Trying to pick up the slack for Marshall and Estrada’s absence, the Pride held an early 12-2 edge in scoring in the paint, but the Minutemen turned that around to hold a decisive 34-12 advantage in that category thereafter, including 26-8 in the paint after halftime. Massachusetts also turned second-chance scoring around, going from 7-4 in Hofstra’s favor before intermission to 14-2 for the Minutemen after that point.
“We had a lack of toughness,” Claxton admitted. “We didn’t stick to our game plan. We knew we had to limit our turnovers to keep [UMass] out of transition. We knew we had to box out. We didn’t… [and] we didn’t limit their second shots. The last 10 minutes of the game, we didn’t do that. So, it was a combination of all those things.
“Give UMass credit. They were the tougher team. We knew going into this game that the tougher team would win, so kudos to them. They’re a tough, physical team.”
Hofstra’s best run of the game, scoring seven straight points, gave the Pride a 15-7 lead after 7:17. Hofstra led by the same margin, 17-9, less than 1½ minutes later, but managed only 31 points over roughly the next 30 minutes.
Massachusetts scored 10 consecutive points (to regain the lead, 19-17) at the start of a larger 17-4 run, to lead, 26-21. A trio of 3-pointers, two from freshman guard Griffin Barrouk (11 points), with another from senior transfer guard Tyler Thomas (eight points) in between, helped the Pride draw even, 30-30, by halftime.
Hofstra started the second half on 3s from Thomas and sophomore guard Darlinstone Dubar (who led the Pride with 13 points), to go up, 36-32, but the Pride missed 16 of its next 19 shots.
A little over four minutes after the second-half 3s from Thomas and Dubar, a hook shot by graduate forward Warren Williams (12 points) — who played his best game in a Pride uniform thus far — put Hofstra ahead, 41-40, with 14:04 left. With that basket, Williams was the game’s first player to score in double figures.
But he would be joined by others, including freshman forward Tafara Gapare (who led Massachusetts with 13 points), along with junior freshman Dyondre Dominguez and Matt Cross, each of whom added 12 points and nine rebounds, while each did most of their damage during the second half.

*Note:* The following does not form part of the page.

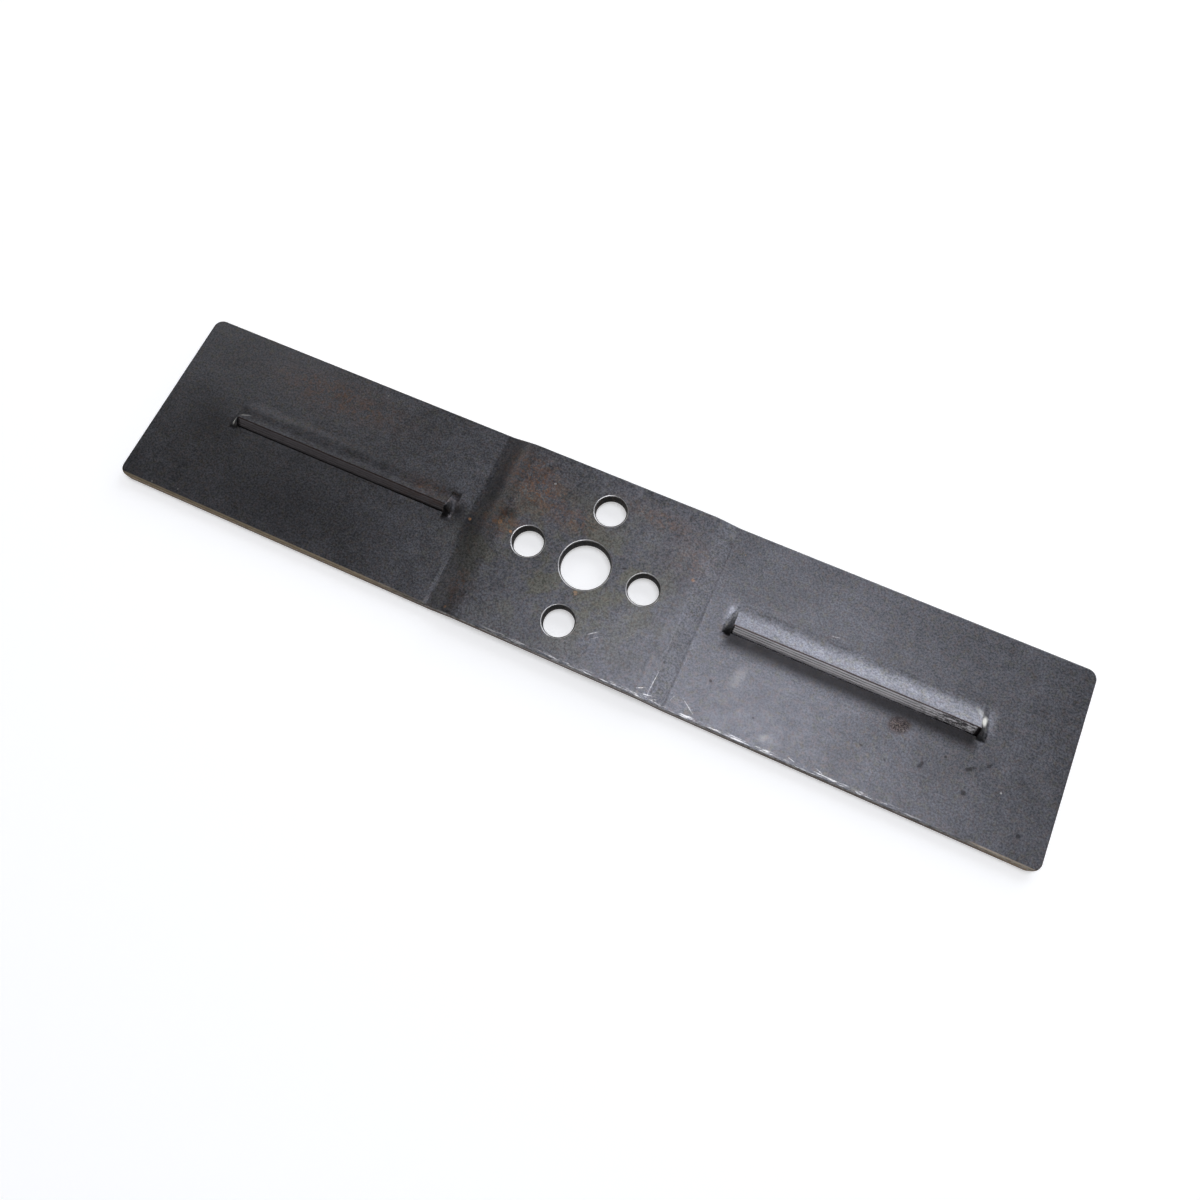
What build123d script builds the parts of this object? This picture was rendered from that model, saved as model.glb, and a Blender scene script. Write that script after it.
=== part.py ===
from build123d import *
import os
from collections import Counter
from math import cos, pi, radians, sin, sqrt

# Flat bar, millimetres: 9 3/4 in by 2 in, cut from 11 gauge steel sheet
blade_length = 247.65
blade_width = 50.8
sheet_thickness = 3.04
corner_radius = 2.5

# Hub, pressed up from the wings so that the clamping face stands clear of them
hub_rise = 1.3
hub_flat_reach = 25.4
joggle_length = 6.35
hub_shoulder_radius = 14.0
hub_crease_radius = 4.0

# Punched holes: the spindle bore and the bolt holes around it
bore_diameter = 12.7
bolt_hole_diameter = 7.94
bolt_circle_diameter = 31.75
bolt_hole_count = 4

# Louvers: a slit near the middle line of each wing, with the sheet on one side of it curled up
slit_setback = 7.94
slit_length = 61.91
slit_offset = 1.3
slit_gap = 0.12
lip_root_width = 7.8
lip_end_width = 2.0
lip_rounding_length = 6.0
lip_angle_middle = 35.0
lip_angle_hub_end = 33.0
lip_angle_tip_end = 35.0
lip_lift_middle = -0.42
lip_lift_hub_end = -0.6
lip_lift_tip_end = -0.46
lip_shoulder_length = 2.4
lip_skirt_width = 1.2
lip_margin_width = 0.8
lip_rollover = 0.3

# Round edges that the punch leaves on the side that it enters from
edge_rollover = 0.35
hole_rollover = 0.5

# The cut outline is smooth to this depth below its rolled edge, and torn and leaning in below it
smooth_cut_depth = 0.8
fracture_taper = 0.12

# Heights above the surface that the wings lie on
wing_top = sheet_thickness
hub_top = sheet_thickness + hub_rise
fracture_height = sheet_thickness - edge_rollover - smooth_cut_depth

# Distances from the bore's axis along the blade
hub_crease_reach = hub_flat_reach + joggle_length
slit_start = hub_crease_reach + slit_setback
slit_end = slit_start + slit_length
slit_middle = (slit_start + slit_end) / 2
lip_patch_width = lip_root_width + lip_margin_width

# Share of the full lip height at each station down a shoulder
shoulder_shares = (1.0, 0.74, 0.32, 0.07, 0.0)

# Steps between the stations along a slit, which crowd towards its ends
crown_steps = 14

# Length of the curve handles as a share of the span: near enough a round bend
handle_share = 0.35


def bar_profile():
    """Side view of the bar: flat wings, sloping joggles and the raised hub, one sheet thick."""
    half = blade_length / 2
    under_side = FilletPolyline(
        (-half, 0),
        (-hub_crease_reach, 0),
        (-hub_flat_reach, hub_rise),
        (hub_flat_reach, hub_rise),
        (hub_crease_reach, 0),
        (half, 0),
        radius=[
            hub_crease_radius + sheet_thickness,
            hub_shoulder_radius,
            hub_shoulder_radius,
            hub_crease_radius + sheet_thickness,
        ],
    )
    return make_face(offset(under_side, amount=sheet_thickness, side=Side.LEFT))


def joggled_bar():
    """The bar with its pressed hub, cut to the blade's outline with rounded corners."""
    sheet = extrude(Plane.XZ * bar_profile(), amount=blade_width / 2, both=True)
    outline = RectangleRounded(blade_length, blade_width, corner_radius)
    blank = Pos(0, 0, -hub_top) * extrude(outline, amount=3 * hub_top)
    return sheet & blank


def punched_holes():
    """The spindle bore and the ring of bolt holes, each as a tool right through the hub."""
    depth = 3 * hub_top
    bore = Cylinder(bore_diameter / 2, depth)
    hole = Cylinder(bolt_hole_diameter / 2, depth)
    ring = PolarLocations(bolt_circle_diameter / 2, bolt_hole_count) * hole
    return [bore, *ring]


def is_hole_edge(edge):
    """True for the round edges of the punched holes, which all lie on the hub."""
    return edge.geom_type == GeomType.CIRCLE and abs(edge.center().X) < hub_flat_reach


def soften_edges(bar):
    """Round the upper edges of the outline and of the holes, as a punch leaves them."""
    upper_faces = [face for face in bar.faces() if face.normal_at().Z > 0.7]
    uses = Counter(edge for face in upper_faces for edge in face.edges())
    outline = [edge for edge, count in uses.items() if count == 1 and not is_hole_edge(edge)]
    bar = fillet(outline, min(edge_rollover, sheet_thickness / 3))
    mid_sheet = hub_top - sheet_thickness / 2
    holes = [edge for edge in bar.edges() if is_hole_edge(edge) and edge.center().Z > mid_sheet]
    return fillet(holes, min(hole_rollover, sheet_thickness / 3))


def taper_fracture(bar):
    """Lean the lower part of the cut outline inwards, where the sheet tore off its strip."""
    lower_faces = [face for face in bar.faces() if face.normal_at().Z < -0.7]
    uses = Counter(edge for face in lower_faces for edge in face.edges())
    outline = [edge for edge, count in uses.items() if count == 1 and not is_hole_edge(edge)]
    return chamfer(outline, fracture_height, fracture_taper)


def root_width(reach):
    """Width of a lip at a distance from its outer end, where its root line rounds off."""
    share = max(0.0, 1 - reach / lip_rounding_length)
    return lip_end_width + (lip_root_width - lip_end_width) * sqrt(1 - share**2)


def curl(x, root_y, root_z, end_y, end_z, bend):
    """A curve that leaves the sheet level near the root and ends at the lip's own slope."""
    reach = handle_share * (root_y - end_y)
    return Bezier(
        (x, lip_patch_width, root_z),
        (x, root_y, root_z),
        (x, root_y - reach, root_z),
        (x, end_y + reach * cos(bend), end_z - reach * sin(bend)),
        (x, end_y, end_z),
    )


def skirt(x, start_y, start_z, end_z):
    """A curve that falls from the lip's edge to the sheet on the other side of the slit line."""
    middle = (start_y - lip_skirt_width) / 2
    return Bezier(
        (x, start_y, start_z),
        (x, middle, start_z),
        (x, middle, end_z),
        (x, -lip_skirt_width, end_z),
    )


def lip_rise(angle, lift):
    """Height of a lip's upper edge above the sheet when it is curled up by its full angle."""
    return sheet_thickness * cos(radians(angle)) + lift


def crown_section(x, reach, angle, lift):
    """Section of the lip where the slit has freed it: its end is the sheared sheet edge."""
    bend = radians(angle)
    lower_z = wing_top + lip_rise(angle, lift) - sheet_thickness * cos(bend)
    upper_y = slit_gap + sheet_thickness * sin(bend)
    upper_z = lower_z + sheet_thickness * cos(bend)
    rolled_y = upper_y + lip_rollover * cos(bend)
    rolled_z = upper_z - lip_rollover * sin(bend)
    face_y = upper_y - lip_rollover * sin(bend)
    face_z = upper_z - lip_rollover * cos(bend)
    upper = curl(x, root_width(reach), wing_top, rolled_y, rolled_z, bend)
    lower = curl(x, root_width(reach), wing_top - sheet_thickness, slit_gap, lower_z, bend)
    rolled = Bezier((x, rolled_y, rolled_z), (x, upper_y, upper_z), (x, face_y, face_z))
    face = Line((x, face_y, face_z), (x, slit_gap, lower_z))
    root_wall = Line(lower @ 0, upper @ 0)
    return Wire([upper, rolled, face, lower, root_wall])


def shoulder_section(x, reach, angle, lift, share):
    """Section past the slit's end, where the sheet still joins the lip to the other side."""
    bend = radians(angle) * share
    rise = lip_rise(angle, lift) * share
    lower_z = wing_top + rise - sheet_thickness * cos(bend)
    upper_y = slit_gap + sheet_thickness * sin(bend)
    upper = curl(x, root_width(reach), wing_top, upper_y, wing_top + rise, bend)
    lower = curl(x, root_width(reach), wing_top - sheet_thickness, slit_gap, lower_z, bend)
    upper_fall = skirt(x, upper_y, wing_top + rise, wing_top)
    lower_fall = skirt(x, slit_gap, lower_z, wing_top - sheet_thickness)
    far_wall = Line(upper_fall @ 1, lower_fall @ 1)
    root_wall = Line(lower @ 0, upper @ 0)
    return Wire([upper, upper_fall, far_wall, lower_fall, lower, root_wall])


def shoulder(start_x, outward, angle, lift):
    """The steep end of a lip, from its full height at the slit's end down to the flat sheet."""
    pitch = lip_shoulder_length / (len(shoulder_shares) - 1)
    sections = [
        shoulder_section(
            start_x + outward * pitch * step,
            lip_shoulder_length - pitch * step,
            angle,
            lift,
            share,
        )
        for step, share in enumerate(shoulder_shares)
    ]
    return Solid.make_loft(sections)


def crown():
    """The freed part of the lip, along the slit, a little higher in its middle than at its ends."""
    sections = []
    for step in range(crown_steps + 1):
        along = -cos(pi * step / crown_steps)
        end_angle, end_lift = (
            (lip_angle_hub_end, lip_lift_hub_end)
            if along < 0
            else (lip_angle_tip_end, lip_lift_tip_end)
        )
        angle = lip_angle_middle + (end_angle - lip_angle_middle) * along**2
        lift = lip_lift_middle + (end_lift - lip_lift_middle) * along**2
        reach = lip_shoulder_length + slit_length / 2 * (1 - abs(along))
        sections.append(crown_section(slit_middle + slit_length / 2 * along, reach, angle, lift))
    return Solid.make_loft(sections)


def louver_lip():
    """The raised lip of the wing towards +X: a crowned middle between two steep shoulders."""
    hub_shoulder = shoulder(slit_start, -1, lip_angle_hub_end, lip_lift_hub_end)
    tip_shoulder = shoulder(slit_end, 1, lip_angle_tip_end, lip_lift_tip_end)
    return Pos(0, -slit_offset, 0) * (crown() + hub_shoulder + tip_shoulder)


def lip_window():
    """The flat sheet that a lip takes the place of, wider at its shoulders than at the slit."""
    length = slit_length + 2 * lip_shoulder_length
    corner = (Align.CENTER, Align.MIN, Align.MIN)
    free_part = Box(slit_length, lip_patch_width, sheet_thickness, align=corner)
    whole_part = Box(length, lip_patch_width + lip_skirt_width, sheet_thickness, align=corner)
    slit_strip = Box(slit_length, lip_skirt_width, sheet_thickness, align=corner)
    shoulders = Pos(0, -lip_skirt_width, 0) * (whole_part - slit_strip)
    return Pos(slit_middle, -slit_offset, 0) * (free_part + shoulders)


def edger_blade():
    """The whole blade: bar, holes, softened edges, and a louver on each wing."""
    bar = joggled_bar()
    for tool in punched_holes():
        bar = bar - tool
    bar = taper_fracture(soften_edges(bar))
    window = lip_window()
    lip = louver_lip()
    bar = bar - window - mirror(window, Plane.YZ)
    return bar + lip + mirror(lip, Plane.YZ)


os.makedirs("parts", exist_ok=True)
export_step(edger_blade(), "parts/edger_blade.step")
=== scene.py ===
from math import cos, pi, radians, sin

import bpy
from mathutils import Matrix, Vector


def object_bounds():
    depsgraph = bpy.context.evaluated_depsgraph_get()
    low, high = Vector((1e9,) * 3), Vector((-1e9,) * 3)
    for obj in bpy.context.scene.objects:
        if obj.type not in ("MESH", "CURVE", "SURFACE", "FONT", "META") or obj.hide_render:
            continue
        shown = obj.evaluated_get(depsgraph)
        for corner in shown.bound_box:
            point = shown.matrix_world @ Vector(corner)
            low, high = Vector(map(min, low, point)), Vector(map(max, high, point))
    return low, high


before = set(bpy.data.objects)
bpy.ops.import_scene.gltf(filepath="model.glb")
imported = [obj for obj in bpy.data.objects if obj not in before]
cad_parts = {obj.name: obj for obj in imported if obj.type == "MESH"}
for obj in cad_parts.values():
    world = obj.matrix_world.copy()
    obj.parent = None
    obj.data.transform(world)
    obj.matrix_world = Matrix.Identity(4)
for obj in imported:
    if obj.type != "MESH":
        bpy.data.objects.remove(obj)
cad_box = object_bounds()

MM = 0.001

# Blade, millimetres in its own frame: half its sides from the frame, the rest as in the CAD part
HALF_LENGTH = cad_box[1][0] / MM
HALF_WIDTH = cad_box[1][1] / MM
HUB_RISE = 1.3
HUB_FLAT_REACH = 25.4
JOGGLE_LENGTH = 6.35
HUB_CREASE_REACH = HUB_FLAT_REACH + JOGGLE_LENGTH
SLIT_SETBACK = 7.94
SLIT_LENGTH = 61.91
SLIT_START = HUB_CREASE_REACH + SLIT_SETBACK
SLIT_END = SLIT_START + SLIT_LENGTH
SLIT_Y = -1.3
LIP_WIDTH = 8.6
LIP_SKIRT_WIDTH = 1.2
LIP_SHOULDER_LENGTH = 2.4
FRACTURE_HEIGHT = 1.89

# Distances from the bore's axis that hold all the punched holes, along the blade and across it
HOLES_REACH = 21.0
HOLES_SIDE_REACH = 22.5

# Sheared face of a lip: how far it leans back from the slit line, and the lines drawn along it
LIP_FACE_DEPTH = 1.57
LIP_FACE_LINES = 4

# Floor: half its side in metres, its grey, and the light added for the eye and for reflections
FLOOR_HALF = 3.0
FLOOR_GREY = 0.8
FLOOR_LIFT = 0.45

# Room: its light near the floor and higher up, and the height at which it stops fading
ROOM_LOW_LIGHT = 0.70
ROOM_HIGH_LIGHT = 0.10
ROOM_FADE_HEIGHT = 0.42

# Tints of the two strongest lights, a little cooler than white
OVERHEAD_TINT = (0.97, 0.99, 1.06)
BACK_TINT = (0.96, 0.99, 1.07)

# Camera, millimetres: fitted to the outline and the holes in the photograph
CAMERA_PLACE = Vector((37.12, -62.84, 211.75))
CAMERA_RIGHT = Vector((0.9118, 0.4102, -0.0210))
CAMERA_UP = Vector((-0.3868, 0.8746, 0.2923))
CAMERA_LENS = 26.35
CAMERA_SENSOR = 36.0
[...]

Head coach Frank Martin, seated next to Cross and Dominguez after the game, noted the valuable contributions of those two players. “We needed some toughness in the second half and they provided that,” Martin said. “These two guys led the way with the toughness and enthusiasm to go out there and compete.”
Cross added, “I think the only thing that changed was just effort and playing harder, rebounding, being more physical, and I think that’s the only reason why we broke away — our second-chance shots and being tough down low… I think just playing harder was really the biggest difference in the second half.”
Of course, Cross was a big part of UMass’ turnaround, but he was able to lead while not feeling completely healthy.
“Matt Cross is sick right now,” Martin revealed. “He woke up this morning with a bug. It was uncertain whether or not he was going to play tonight. For him to gut it out the way he did shows a lot about who he is.”
Before Cross and Dominguez helped Massachusetts put the game away, Gapare gave his team some breathing room. He moved the Minutemen ahead to stay, 42-41, on a jumper off of one of the Pride’s 17 turnovers and then added the next four points to start UMass’ second stretch of 10 straight points.
Buoyed by nine points from Dominguez and six from Cross, that run grew to 22-2 (to put the game out of reach, at 62-43, with 5:28 remaining) and to 27-5 (making it 67-46 with 3:38 to go). That margin was matched twice more before Hofstra closed the scoring with a pair of meaningless 3-pointers in the final minute.
The loss dropped the Pride to 3-5 during a tough stretch of road and neutral site games that have winded through California, Canada, Virginia, Indiana, and Brooklyn since Hofstra’s last home game on Nov. 14. The Pride will next have one more road game at South Florida before finally returning home to face Division III Old Westbury three days later to close out its non-conference schedule.
Earlier Results from the Naismith Hall of Fame Invitational during the day:
Iona used a 40-29 second half and rode game-highs of 24 points and 10 rebounds from Nelly Junior Joseph to beat St. Bonaventure, 72-57.
Virginia Tech used a late 25-14 run to overcome a 46-42 deficit and beat Oklahoma State, 70-65.
No. 7 Tennessee held off No. 13 Maryland, 56-53, despite shooting only 28.8 percent, as Maryland shot just 2-for-24 from 3-point range against the nation’s best team at defending the 3-point shot.